Dış görünüşlerine göre; kabuksu, yapraksı ve dalsı likenler olarak kategorilere ayrılır. Likenler kuruduğunda kahverengi ya da donuk gri olabilir. Ancak ıslandıklarında tamamen dönüşürler. Özellikle yeşil ya da sarı rengine bürünürler.
Likenler çok yavaş gelişir. Avuç içi büyüklüğünde bir likenin oluşması için ortalama 50 sene geçmesi gerekir
Dalsı likenlerin birkaç santimetre uzunluğuna gelmesi 100-150 yıl kadar zaman alabilir. Bu bitkiler eşeysiz olarak ürer. Temelde tallasun alg hücrelerini sarmasıyla üreme gerçekleşir. Rüzgarın esmesiyle toz halinde çevreye dağılan parçalar ulaştıkları yerlere tutunarak yeni organizmalar oluşturur.
Dünyada geniş bir yayılım alanı bulunan likenler, üzerinde bulundukları kayayı parçalayarak toprak oluşumuna katkı sağlar
Likenler, çeşitli çevresel süreçlerde kilit oyunculardır. Belirli kimyasallar üreterek kayaları parçalayabilir ve mineralleri serbest bırakabilirler. Bu nedenle toprak oluşumunda da önemli bir rol oynarlar. Toprak, çürümüş bitkiler ve mineraller gibi organik maddelerden oluşur. Kayaların üzerinde büyüyen türler, hem basınç hem de kimyasal hareketle kaya parçalarına sızar ve onları ayırır. Bu son derece yavaş bir süreçtir, çok uzun yıllar alabilir.
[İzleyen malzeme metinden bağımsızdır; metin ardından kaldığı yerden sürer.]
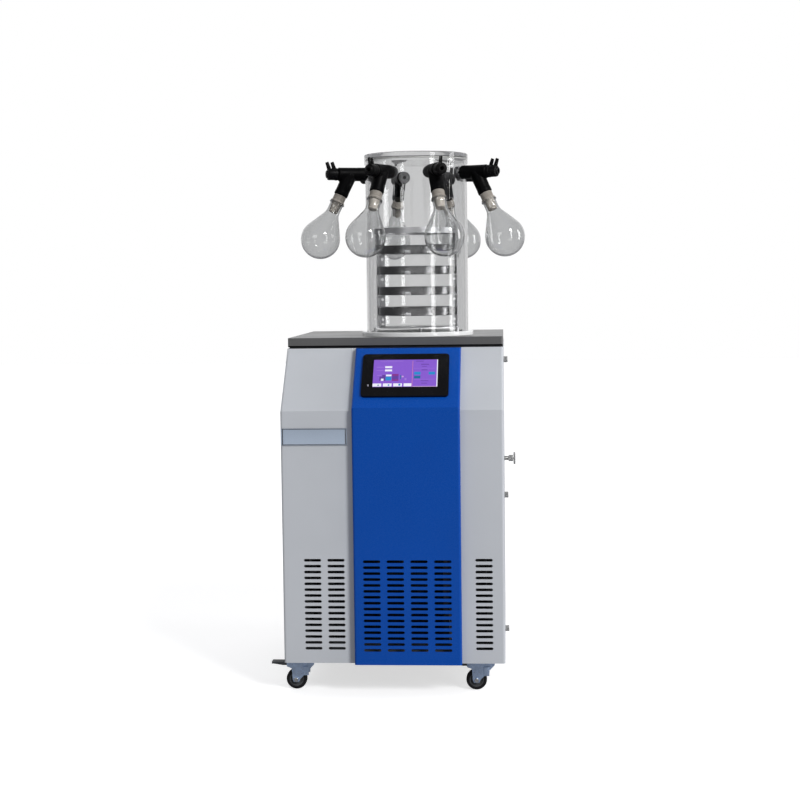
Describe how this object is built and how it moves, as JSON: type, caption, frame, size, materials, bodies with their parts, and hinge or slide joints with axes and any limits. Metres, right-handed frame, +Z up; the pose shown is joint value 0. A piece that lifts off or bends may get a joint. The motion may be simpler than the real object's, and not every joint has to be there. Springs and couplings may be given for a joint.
{
  "type": "freeze dryer",
  "caption": "floor-standing laboratory freeze dryer: a castered cabinet with touch display and vents, and a clear drying chamber with trays and flask valves",
  "frame": {"origin": "on the floor under the middle of the overall box", "axes": "+Z up, -Y is the front, +X is the right side seen from the front"},
  "size_m": [0.6231, 0.714, 1.306],
  "materials": {
    "grey_paint": "satin light grey powder coat",
    "blue_paint": "satin blue powder coat",
    "worktop_coat": "satin mid grey with a darker edge",
    "frame_paint": "plain grey",
    "black_gloss": "gloss",
    "screen": "lit colour display",
    "black_plastic": "matt",
    "dark_plastic": "matt",
    "plate_metal": "pressed plate",
    "bright_metal": "bright nickel plate",
    "clear_rubber": "translucent silicone",
    "acrylic": "clear polished acrylic",
    "flask_glass": "clear borosilicate glass",
    "fitting_plastic": "matt",
    "black_rubber": "soft matt rubber",
    "beige_rubber": "matt silicone",
    "stainless": "brushed",
    "foam": "closed-cell foam",
    "copper": "copper tube",
    "fin_aluminium": "fins",
    "dark_paint": "black enamel",
    "hose": "clear hose",
    "zinc": "bluish bright zinc",
    "tyre": "black rubber"
  },
  "bodies": {
    "cabinet": {"left_cover": "grey_paint", "right_cover": "grey_paint", "back_panel": "grey_paint", "front_panel": "blue_paint", "worktop": "worktop_coat", "base_pan": "frame_paint", "inner_frame": "frame_paint", "display_bezel": "black_gloss", "display_screen": "screen", "controller": "black_plastic", "nameplate": "plate_metal", "thumb_screws": "bright_metal", "drain_valve": "bright_metal", "chamber_gaskets": "clear_rubber", "base_ring": "acrylic", "chamber_tube": "acrylic", "chamber_lid": "acrylic", "port_fittings": "fitting_plastic", "port_plugs": "black_rubber", "valve_bodies": "black_rubber", "flask_adapters": "beige_rubber", "cold_trap": "stainless", "trap_floor": "stainless", "trap_insulation": "foam", "evaporator_coil": "copper", "tray_rack": "stainless", "condenser": "fin_aluminium", "fan_shroud": "dark_paint", "compressor": "dark_paint", "compressor_feet": "black_rubber", "suction_pipe": "copper", "vacuum_pipe": "stainless", "drain_pipe": "hose", "power_inlet": "black_plastic", "caster_mounts": "zinc", "tray_1": "stainless", "tray_2": "stainless", "tray_3": "stainless", "tray_4": "stainless", "flask_1": "flask_glass", "flask_2": "flask_glass", "flask_3": "flask_glass", "flask_4": "flask_glass", "flask_5": "flask_glass", "flask_6": "flask_glass"},
    "drain_handle": {"drain_handle": "bright_metal"},
    "fan": {"fan_rotor": "black_plastic"},
    "power_rocker": {"power_switch": "black_plastic"},
    "knob_1": {"valve_knob_1": "black_plastic"},
    "knob_2": {"valve_knob_2": "black_plastic"},
    "knob_3": {"valve_knob_3": "black_plastic"},
    "knob_4": {"valve_knob_4": "black_plastic"},
    "knob_5": {"valve_knob_5": "black_plastic"},
    "knob_6": {"valve_knob_6": "black_plastic"},
    "caster_front_left": {"fork_front_left": "zinc"},
    "roller_front_left": {"wheel_front_left": "tyre"},
    "brake_front_left": {"pedal_front_left": "dark_plastic"},
    "caster_rear_left": {"fork_rear_left": "zinc"},
    "roller_rear_left": {"wheel_rear_left": "tyre"},
    "brake_rear_left": {"pedal_rear_left": "dark_plastic"},
    "caster_front_right": {"fork_front_right": "zinc"},
    "roller_front_right": {"wheel_front_right": "tyre"},
    "brake_front_right": {"pedal_front_right": "dark_plastic"},
    "caster_rear_right": {"fork_rear_right": "zinc"},
    "roller_rear_right": {"wheel_rear_right": "tyre"},
    "brake_rear_right": {"pedal_rear_right": "dark_plastic"}
  },
  "joints": [
    {"name": "drain_turn", "type": "hinge", "parent": "cabinet", "child": "drain_handle", "pos_m": [0.2785, -0.157, 0.549], "axis": [1, 0, 0], "range_deg": [0, 90]},
    {"name": "fan_spin", "type": "hinge", "parent": "cabinet", "child": "fan", "pos_m": [-0.0385, -0.037, 0.1945], "axis": [0, 1, 0], "continuous": true},
    {"name": "rocker_tilt", "type": "hinge", "parent": "cabinet", "child": "power_rocker", "pos_m": [-0.1785, 0.338, 0.3165], "axis": [1, 0, 0], "range_deg": [-7, 7]},
    {"name": "knob_turn_1", "type": "hinge", "parent": "cabinet", "child": "knob_1", "pos_m": [-0.03061, 0.18659, 1.256], "axis": [-0.3214, 0.9469, 0], "range_deg": [0, 90]},
    {"name": "knob_turn_2", "type": "hinge", "parent": "cabinet", "child": "knob_2", "pos_m": [-0.16509, -0.08611, 1.256], "axis": [-0.9469, -0.3214, 0], "range_deg": [0, 90]},
    {"name": "knob_turn_3", "type": "hinge", "parent": "cabinet", "child": "knob_3", "pos_m": [-0.05659, -0.20983, 1.256], "axis": [-0.4423, -0.8969, 0], "range_deg": [0, 90]},
    {"name": "knob_turn_4", "type": "hinge", "parent": "cabinet", "child": "knob_4", "pos_m": [0.10761, -0.22059, 1.256], "axis": [0.3214, -0.9469, 0], "range_deg": [0, 90]},
    {"name": "knob_turn_5", "type": "hinge", "parent": "cabinet", "child": "knob_5", "pos_m": [0.23133, -0.11209, 1.256], "axis": [0.8969, -0.4423, 0], "range_deg": [0, 90]},
    {"name": "knob_turn_6", "type": "hinge", "parent": "cabinet", "child": "knob_6", "pos_m": [0.13359, 0.17583, 1.256], "axis": [0.4423, 0.8969, 0], "range_deg": [0, 90]},
    {"name": "swivel_front_left", "type": "hinge", "parent": "cabinet", "child": "caster_front_left", "pos_m": [-0.2275, -0.277, 0.068], "axis": [0, 0, 1], "continuous": true},
    {"name": "roll_front_left", "type": "hinge", "parent": "caster_front_left", "child": "roller_front_left", "pos_m": [-0.2515, -0.277, 0.025], "axis": [0, 1, 0], "continuous": true},
    {"name": "brake_press_front_left", "type": "hinge", "parent": "caster_front_left", "child": "brake_front_left", "pos_m": [-0.2695, -0.277, 0.062], "axis": [0, 1, 0], "range_deg": [-16, 0]},
    {"name": "swivel_rear_left", "type": "hinge", "parent": "cabinet", "child": "caster_rear_left", "pos_m": [-0.2275, 0.279, 0.068], "axis": [0, 0, 1], "continuous": true},
    {"name": "roll_rear_left", "type": "hinge", "parent": "caster_rear_left", "child": "roller_rear_left", "pos_m": [-0.2515, 0.279, 0.025], "axis": [0, 1, 0], "continuous": true},
    {"name": "brake_press_rear_left", "type": "hinge", "parent": "caster_rear_left", "child": "brake_rear_left", "pos_m": [-0.2695, 0.279, 0.062], "axis": [0, 1, 0], "range_deg": [-16, 0]},
    {"name": "swivel_front_right", "type": "hinge", "parent": "cabinet", "child": "caster_front_right", "pos_m": [0.2105, -0.277, 0.068], "axis": [0, 0, 1], "continuous": true},
    {"name": "roll_front_right", "type": "hinge", "parent": "caster_front_right", "child": "roller_front_right", "pos_m": [0.1865, -0.277, 0.025], "axis": [0, 1, 0], "continuous": true},
    {"name": "brake_press_front_right", "type": "hinge", "parent": "caster_front_right", "child": "brake_front_right", "pos_m": [0.1685, -0.277, 0.062], "axis": [0, 1, 0], "range_deg": [-16, 0]},
    {"name": "swivel_rear_right", "type": "hinge", "parent": "cabinet", "child": "caster_rear_right", "pos_m": [0.2105, 0.279, 0.068], "axis": [0, 0, 1], "continuous": true},
    {"name": "roll_rear_right", "type": "hinge", "parent": "caster_rear_right", "child": "roller_rear_right", "pos_m": [0.1865, 0.279, 0.025], "axis": [0, 1, 0], "continuous": true},
    {"name": "brake_press_rear_right", "type": "hinge", "parent": "caster_rear_right", "child": "brake_rear_right", "pos_m": [0.1685, 0.279, 0.062], "axis": [0, 1, 0], "range_deg": [-16, 0]}
  ]
}
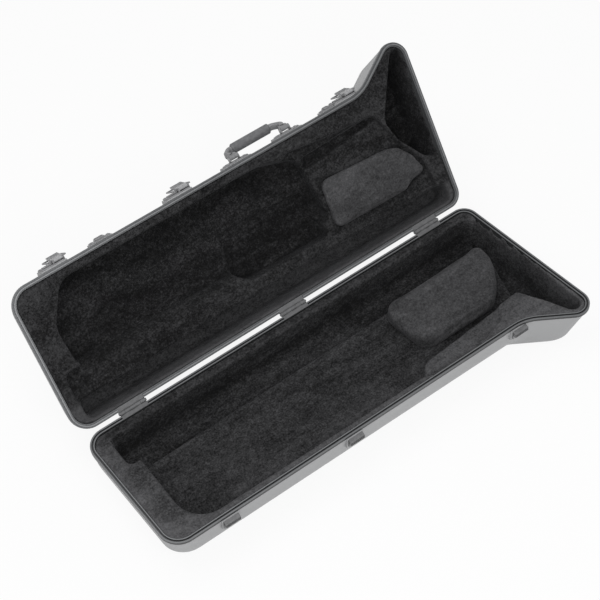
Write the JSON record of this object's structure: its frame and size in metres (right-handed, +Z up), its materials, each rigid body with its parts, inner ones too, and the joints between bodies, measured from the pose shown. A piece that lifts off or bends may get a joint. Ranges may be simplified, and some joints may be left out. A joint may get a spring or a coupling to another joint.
{
  "type": "trombone case",
  "caption": "Hard moulded case for a trombone, lying open: hinged halves with plush-lined recesses, draw latches and a carrying handle.",
  "frame": {"origin": "on the flat underside of the base, below the middle of the straight body", "axes": "+X runs along the hinge side towards the flared end, +Y points to the back over the hinges, +Z is up"},
  "size_m": [0.9363, 0.6478, 0.3567],
  "materials": {
    "shell_plastic": "moulded, fine grain",
    "rim_aluminium": "satin",
    "plush": "short pile",
    "rubber_feet": "matt",
    "hinge_paint": "satin paint",
    "steel": "plated",
    "grip_plastic": "fine grain",
    "fitting_plastic": "satin"
  },
  "bodies": {
    "base": {"base_shell": "shell_plastic", "base_rim": "rim_aluminium", "base_liner": "plush", "base_block": "plush", "base_rivets": "steel", "base_feet": "rubber_feet", "base_foot_screws": "steel", "hinge_leaf_base_1": "hinge_paint", "hinge_leaf_base_2": "hinge_paint", "hinge_leaf_base_3": "hinge_paint", "hinge_pin_1": "steel", "hinge_pin_2": "steel", "hinge_pin_3": "steel", "keeper_1": "fitting_plastic", "keeper_2": "fitting_plastic", "keeper_3": "fitting_plastic"},
    "lid": {"lid_shell": "shell_plastic", "lid_rim": "rim_aluminium", "lid_liner": "plush", "lid_pad": "plush", "lid_rivets": "steel", "lid_feet": "rubber_feet", "lid_foot_screws": "steel", "hinge_leaf_lid_1": "hinge_paint", "hinge_leaf_lid_2": "hinge_paint", "hinge_leaf_lid_3": "hinge_paint", "latch_plate_1": "fitting_plastic", "latch_plate_2": "fitting_plastic", "latch_plate_3": "fitting_plastic", "latch_pin_1": "steel", "latch_pin_2": "steel", "latch_pin_3": "steel", "handle_bracket_1": "fitting_plastic", "handle_bracket_2": "fitting_plastic", "handle_pin_1": "steel", "handle_pin_2": "steel", "small_plate_1": "fitting_plastic", "small_plate_2": "fitting_plastic"},
    "handle": {"handle_bow": "fitting_plastic", "handle_grip": "grip_plastic"},
    "lever_1": {"latch_lever_1": "fitting_plastic"},
    "bail_1": {"latch_bail_1": "steel"},
    "lever_2": {"latch_lever_2": "fitting_plastic"},
    "bail_2": {"latch_bail_2": "steel"},
    "lever_3": {"latch_lever_3": "fitting_plastic"},
    "bail_3": {"latch_bail_3": "steel"}
  },
  "joints": [
    {"name": "lid_hinge", "type": "hinge", "parent": "base", "child": "lid", "pos_m": [0, 0.14985, 0.115], "axis": [1, 0, 0], "range_deg": [0, 136.4]},
    {"name": "handle_swing", "type": "hinge", "parent": "lid", "child": "handle", "pos_m": [0.133, 0.38658, 0.31006], "axis": [1, 0, 0], "range_deg": [0, 130]},
    {"name": "lever_1_pivot", "type": "hinge", "parent": "lid", "child": "lever_1", "pos_m": [-0.32, 0.37791, 0.31699], "axis": [-1, 0, 0], "range_deg": [-100, 0]},
    {"name": "bail_1_swing", "type": "hinge", "parent": "lever_1", "child": "bail_1", "pos_m": [-0.32, 0.3843, 0.31202], "axis": [1, 0, 0], "range_deg": [0, 180]},
    {"name": "lever_2_pivot", "type": "hinge", "parent": "lid", "child": "lever_2", "pos_m": [-0.046, 0.37791, 0.31699], "axis": [-1, 0, 0], "range_deg": [-100, 0]},
    {"name": "bail_2_swing", "type": "hinge", "parent": "lever_2", "child": "bail_2", "pos_m": [-0.046, 0.3843, 0.31202], "axis": [1, 0, 0], "range_deg": [0, 180]},
    {"name": "lever_3_pivot", "type": "hinge", "parent": "lid", "child": "lever_3", "pos_m": [0.342, 0.37791, 0.31699], "axis": [-1, 0, 0], "range_deg": [-100, 0]},
    {"name": "bail_3_swing", "type": "hinge", "parent": "lever_3", "child": "bail_3", "pos_m": [0.342, 0.3843, 0.31202], "axis": [1, 0, 0], "range_deg": [0, 180]}
  ]
}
Dünya üzerindeki toprak oluşum ve diğer çevresel süreçlerde oynadığı rol nedeniyle likenlere çok şey borçluyuz. Bunların dışında biyolojik ayrışma olarak bilinen fenomenin oluşmasına da katkıda bulunurlar. Son olarak, likenler kirliliğin mükemmel göstergeleridir. Atmosferdeki herhangi bir ağır metal, karbon, kükürt veya diğer kirleticiler emerler. Bilim insanları likenlerin hapsettiği bu toksinleri çıkarabilir ve atmosferimizde bulunan seviyeleri belirleyebilir. Bu işlem liken biyo izleme olarak isimlendirilmektedir.